At this year’s summit, the British prime minister, Keir Starmer, confirmed that reparations would not be on the agenda.

He told reporters at the start of the summit: “Slavery is abhorrent … there’s no question about that. But I think from my point of view and taking the approach, I’ve just taken, I’d rather roll up my sleeves and work with them on the current future-facing challenges than spend a lot of time on the past.”

Starmer said he wanted, instead, to focus on present challenges, such as climate change.

Leaders who advocate for reparations, such as the St Vincent and the Grenadines prime minister, Ralph Gonsalves, argue that the legacy of the slave trade continues to plague Caribbean countries.
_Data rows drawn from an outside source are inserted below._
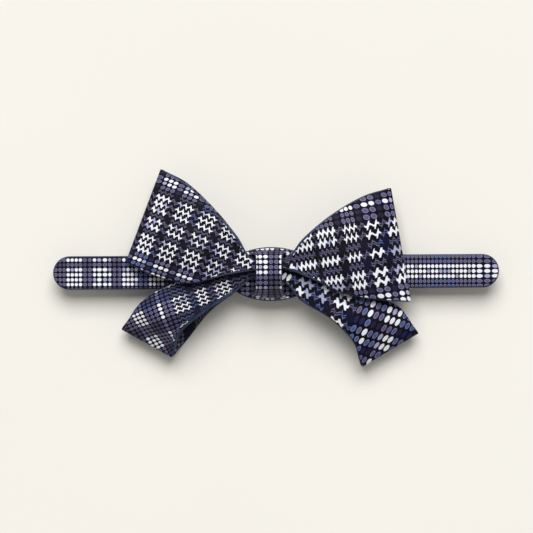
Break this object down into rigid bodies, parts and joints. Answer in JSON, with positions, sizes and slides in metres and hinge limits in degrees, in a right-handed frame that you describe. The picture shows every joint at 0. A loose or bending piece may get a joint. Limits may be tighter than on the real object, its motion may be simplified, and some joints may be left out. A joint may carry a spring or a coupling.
{
  "type": "bow tie",
  "caption": "Ready-made bow tie of looped woven strips on a flat rounded strap, held by a knot band, with sprung clips behind.",
  "frame": {"origin": "middle of the bounding box in X and Y, on the surface that the tie lies on", "axes": "+X along the strap, to the right of someone facing the tie; +Y up the tie; +Z out of its face"},
  "size_m": [0.1918, 0.0856, 0.0232],
  "materials": {
    "woven_check": "woven, satin",
    "navy_interlining": "plain cut edge",
    "navy_lining": "satin",
    "navy_thread": "twisted",
    "nickel_plate": "bright",
    "spring_steel": "drawn wire"
  },
  "bodies": {
    "tie": {"strap_face_cloth": "woven_check", "oval_base_cloth": "woven_check", "upper_bow_outer_cloth": "woven_check", "upper_bow_inner_cloth": "woven_check", "lower_bow_outer_cloth": "woven_check", "lower_bow_inner_cloth": "woven_check", "knot_band_cloth": "woven_check", "strap_core": "navy_interlining", "oval_base_core": "navy_interlining", "upper_bow_core": "navy_interlining", "lower_bow_core": "navy_interlining", "knot_band_core": "navy_interlining", "waist_binding": "navy_interlining", "strap_back_lining": "navy_lining", "seam_stitch_left": "navy_thread", "seam_stitch_middle": "navy_thread", "seam_stitch_right": "navy_thread", "left_clip_base_plate": "nickel_plate", "left_clip_hinge_pin": "nickel_plate", "left_clip_tail_rivet": "nickel_plate", "left_clip_jaw_rivet": "nickel_plate", "right_clip_base_plate": "nickel_plate", "right_clip_hinge_pin": "nickel_plate", "right_clip_tail_rivet": "nickel_plate", "right_clip_jaw_rivet": "nickel_plate", "left_clip_torsion_spring": "spring_steel", "right_clip_torsion_spring": "spring_steel"},
    "left_lever": {"left_clip_lever": "nickel_plate"},
    "right_lever": {"right_clip_lever": "nickel_plate"}
  },
  "joints": [
    {"name": "left_clip_hinge", "type": "hinge", "parent": "tie", "child": "left_lever", "pos_m": [-0.0729, -0.00164, 0.00475], "axis": [0, -1, 0], "range_deg": [0, 24], "stiffness_Nm_per_rad": 0.02, "springref_deg": -20.05, "deforming": ["left_clip_torsion_spring"]},
    {"name": "right_clip_hinge", "type": "hinge", "parent": "tie", "child": "right_lever", "pos_m": [0.0729, -0.00164, 0.00475], "axis": [0, 1, 0], "range_deg": [0, 24], "stiffness_Nm_per_rad": 0.02, "springref_deg": -20.05, "deforming": ["right_clip_torsion_spring"]}
  ]
}
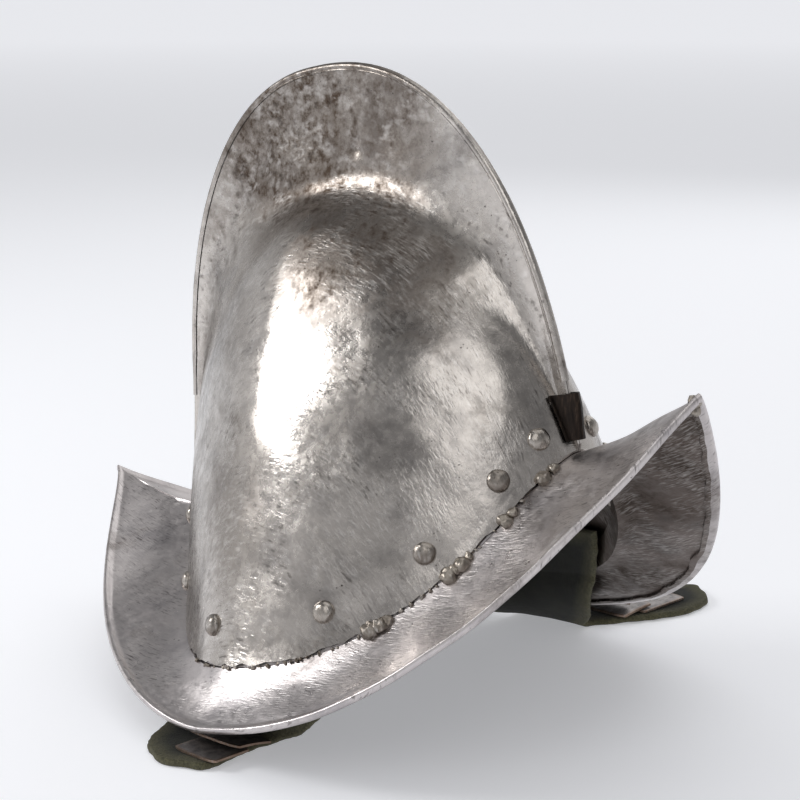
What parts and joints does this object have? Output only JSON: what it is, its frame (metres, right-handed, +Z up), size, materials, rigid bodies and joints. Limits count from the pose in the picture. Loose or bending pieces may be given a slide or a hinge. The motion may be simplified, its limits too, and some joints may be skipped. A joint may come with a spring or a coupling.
{
  "type": "morion helmet",
  "caption": "Steel combed helmet with an upswept boat-shaped brim and riveted leather cheekpieces, lying on its folded cheekpieces.",
  "frame": {"origin": "on the floor, under the middle of the bounding box of the lying helmet", "axes": "+Z up from the floor, -Y the way the wearer looks, +X the wearer's left"},
  "size_m": [0.344, 0.3562, 0.2763],
  "materials": {
    "skull_steel": "worn satin with brown patina",
    "brim_steel": "worn satin with pits",
    "rivet_steel": "dull satin",
    "lame_steel": "dark satin with bronze-brown edges",
    "black_iron": "blackened",
    "leather": "matt suede"
  },
  "bodies": {
    "root": {"skull_left": "skull_steel", "skull_right": "skull_steel", "brim": "brim_steel", "comb_bead": "skull_steel", "plume_holder": "black_iron", "cheekpiece_left": "leather", "cheekpiece_right": "leather", "rivet_left_1": "rivet_steel", "rivet_right_1": "rivet_steel", "rivet_left_2": "rivet_steel", "rivet_right_2": "rivet_steel", "rivet_left_3": "rivet_steel", "rivet_right_3": "rivet_steel", "rivet_left_4": "rivet_steel", "rivet_right_4": "rivet_steel", "rivet_left_5": "rivet_steel", "rivet_right_5": "rivet_steel", "rivet_left_6": "rivet_steel", "rivet_right_6": "rivet_steel", "rivet_left_7": "rivet_steel", "rivet_right_7": "rivet_steel", "lame_left_1": "lame_steel", "lame_left_2": "lame_steel", "lame_right_1": "lame_steel", "lame_right_2": "lame_steel", "lame_right_3": "lame_steel"}
  },
  "joints": []
}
“There was nothing for them to start with and build on – no land, no money, no training, no education,” he told The Guardian newspaper.

The UK’s King Charles III also addressed the summit. He said that while “none of us can change the past”, we must learn lessons to “right inequalities that endure”. However, he did not call for reparations, instead urging leaders to find “creative ways” to address the past.

What do Commonwealth leaders say?

Commonwealth leaders said they would proceed with “plans to examine reparatory justice” for the slave trade anyway, the BBC reported on Thursday.

The BBC reported that African leaders and officials from Caricom, a bloc of 21 Caribbean countries, were also pushing for a separate section in the official communique about reparatory justice.

During the summit, Caricom proposed a 10-point reparation plan, including a formal apology, debt cancellation, technology transfer, assistance resolving public health crisis and illiteracy eradication.

Bahamian Prime Minister Philip Davis said it was time for the Commonwealth to seek “justice” for the brutal history of slavery.

“Let’s have a conversation about this … We all appreciate this, the horrendous impact that the transatlantic slave business had on the African diaspora, and it requires justice,” Davis told the news outlet Politico.

However, UK officials succeeded in removing this separate section from the communique. Instead, the communique made a much shorter reference to possible future discussions on reparatory justice.

It mentioned calls for “discussions on reparatory justice with regard to the transatlantic trade in enslaved Africans and chattel enslavement… agreed that the time has come for a meaningful, truthful and respectful conversation towards forging a common future based on equity”.

If the UK had to pay reparations, what would they amount to?

Even if the communique issued by the leaders at the summit had contained a directive to pay reparations, it is not legally binding. However, it would add to the mounting pressure on the UK to consider reparations.

In June 2023, the Brattle Group Report on Reparations for Transatlantic Chattel Slavery was published.

Brattle is an economic consulting group based in Boston, Massachusetts, in the United States. The group researches economic issues for organisations and governments worldwide.

Brattle compiled the report for The University of the West Indies, and former International Court of Justice jurist Patrick Robinson provided his insights into this.

The report estimated that the UK should pay $24 trillion as reparations.

Who could reparations for slavery be paid by and to?

The Brattle report says the UK owes the reparations to 14 Caribbean countries. These include Antigua and Barbuda, Bahamas, Barbados, British Virgin Islands, Cuba, Dominica, Dominican Republic, Grenada, Haiti, Jamaica, Puerto Rico, Saint Kitts and Nevis, Saint Lucia, and Trinidad and Tobago.

Other countries which played a role in the transatlantic slave trade, including Portugal, the Netherlands and France, have also either refused to discuss reparations or have decided against paying them.

Some countries have made apologies, such as the Netherlands in 2019. However, the Netherlands also ruled out paying reparations and instead established an approximately $216mn (200 million euros) fund to promote social initiatives in the Netherlands, the Dutch Caribbean and Suriname.

Reparations have been paid over slavery in the past – to the owners of slaves. In 1833, the British government agreed on compensation of 20 million pounds for slave owners for the “loss of their property” after passing legislation to abolish slavery in the British Empire, worth around $2.6bn (2 billion pounds) today.